L’outil ce serait les solutions numériques et l’objet, la culture et les nouveaux langages.

Pour Fabien Hobart, on sait très bien former à l’outil (cf Canopé), mais pour aller vers cette culture numérique, c’est plus compliqué.

Dès lors, comment traduire cet objet de la culture du numérique en formation et dans la culture enseignante ?

Hervé Luga estime qu’il faut de la facilité, vers laquelle les gens sont enclins à s’orienter spontanément. Le numérique doit avoir cette facilité.

Catherine Becchetti-Bizot estime qu’un outil n’est pas efficace pédagogiquement par lui-même. Il faut apprendre à tirer parti des outils.

Il faut former les enseignants à construire leur projet pédagogique dans un environnement numérique.

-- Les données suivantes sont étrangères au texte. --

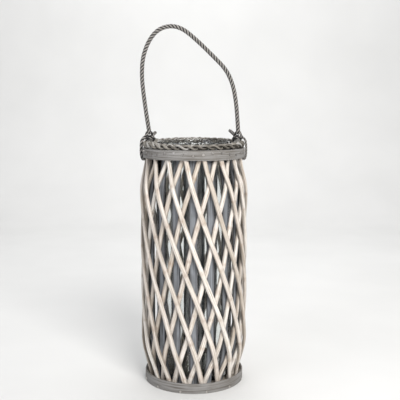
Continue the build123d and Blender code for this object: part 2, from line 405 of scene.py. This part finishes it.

Exemplairement, M@gistère est un outil de formation qui ne porte pas d’abord sur le numérique, mais induit une habitude et une formation au numérique. Il peut y avoir ici une prise de conscience collective.

Progressivement, pour Sylvie Joublot-Ferré, c’est l’idée d’un prescrit obligatoire qui s’impose pour les enseignants avec le numérique. Pour sa part, Pierre-Yves Pellefigue souligne le caractère créatif qui peut-être au coeur du numérique en éducation. Il faut produire de la pensée pédagogique de ce temps. Les conditions semblent aujourd’hui réunies.

En guise de synthèse de la table ronde, Fabien Hobart demande aux intervenants de citer les moments-clés (en trois mots balises par intervenant) de celle-ci.

Pour Catherine Becchetti-Bizot, c’est horizontalité, collaboration, co-construction et essaimage.

De son côté, Pierre-Yves Pellefigue cite pédagogie, liberté, responsabilité

alors que Sylvie Joublot-Ferré indique aménagement de cette liberté et construction des savoirs par les enseignants.

Il revient à Hervé Luga de donner les mots de la fin : évolution, révolution, auto-formation.